This effort was the largest on which NSDF had worked with communities that were not part of its own network. The challenges multiplied. Municipalities gave work orders to construct projects on land that often did not belong to them, and MMRDA, the city and the Alliance all got dragged into court cases. In other instances, the work order pushed for fast construction, and halfway through the construction process the required permissions had still not been produced by the municipality. This meant considerable arbitration in order to be compensated for work the Alliance had already done. SPARC had to set up a separate team to search out documentation from each municipality, proving that the payments had not been made. This documentation also showed some of the arbitrary changes made to contracts after they were signed, in order to evade payment obligations. On many occasions, MMRDA senior staff had to facilitate dialogue with the municipalities within its jurisdiction. Now, over 2012–2014, these dues have finally begun to come in. The project went on for four years, and in all 312 toilet blocks were built in the 10 cities and towns, while another 61 in the pipeline could not be completed for various reasons.

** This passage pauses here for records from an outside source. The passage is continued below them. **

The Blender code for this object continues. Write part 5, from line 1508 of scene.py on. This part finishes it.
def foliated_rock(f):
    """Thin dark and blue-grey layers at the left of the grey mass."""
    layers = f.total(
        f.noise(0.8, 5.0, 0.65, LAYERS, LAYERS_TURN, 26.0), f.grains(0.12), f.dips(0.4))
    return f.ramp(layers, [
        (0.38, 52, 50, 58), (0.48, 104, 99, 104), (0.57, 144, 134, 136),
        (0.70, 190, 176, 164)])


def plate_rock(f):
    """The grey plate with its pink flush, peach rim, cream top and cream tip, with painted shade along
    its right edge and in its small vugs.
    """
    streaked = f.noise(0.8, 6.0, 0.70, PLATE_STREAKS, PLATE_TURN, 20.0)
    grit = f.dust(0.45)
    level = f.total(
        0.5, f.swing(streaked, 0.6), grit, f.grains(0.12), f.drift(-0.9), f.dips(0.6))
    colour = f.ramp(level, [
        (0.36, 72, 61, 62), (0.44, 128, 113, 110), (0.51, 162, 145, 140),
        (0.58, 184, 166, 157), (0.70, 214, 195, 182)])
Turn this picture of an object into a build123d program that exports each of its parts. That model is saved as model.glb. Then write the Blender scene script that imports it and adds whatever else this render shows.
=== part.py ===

IV. Monitoring and Building Capacity for Slum Sanitation With the Mumbai Municipality
Exploring new solutions and designing and constructing toilets has been an ongoing process in the Alliance for over two decades now, with more cities over time financing the capital costs of construction. The current Mumbai contract for toilet construction is now in its fourth phase. Table 1 shows the progress of the contracted work.
Contracted toilet construction between 1999 and 2011
NOTE: When a municipality undertakes work over a period of time, it develops tenders for a certain number of toilet blocks or any construction activity. A lot in municipality parlance refers to the phase or segment of the larger process during which the construction of a particular toilet block was undertaken. Construction under Lots 6, 7 and 8 has been completed while Lot 9 is ongoing.
Although this city-wide scaling up of sanitation in slums through community sanitation facilities has been undertaken in many cities, the process of reviewing what has been done and what can be learnt from it has been followed only in Mumbai. This review process could have been undertaken through a grant from a donor, but that would have limited its institutionalization within the municipality as a learning instrument to support and strengthen the process.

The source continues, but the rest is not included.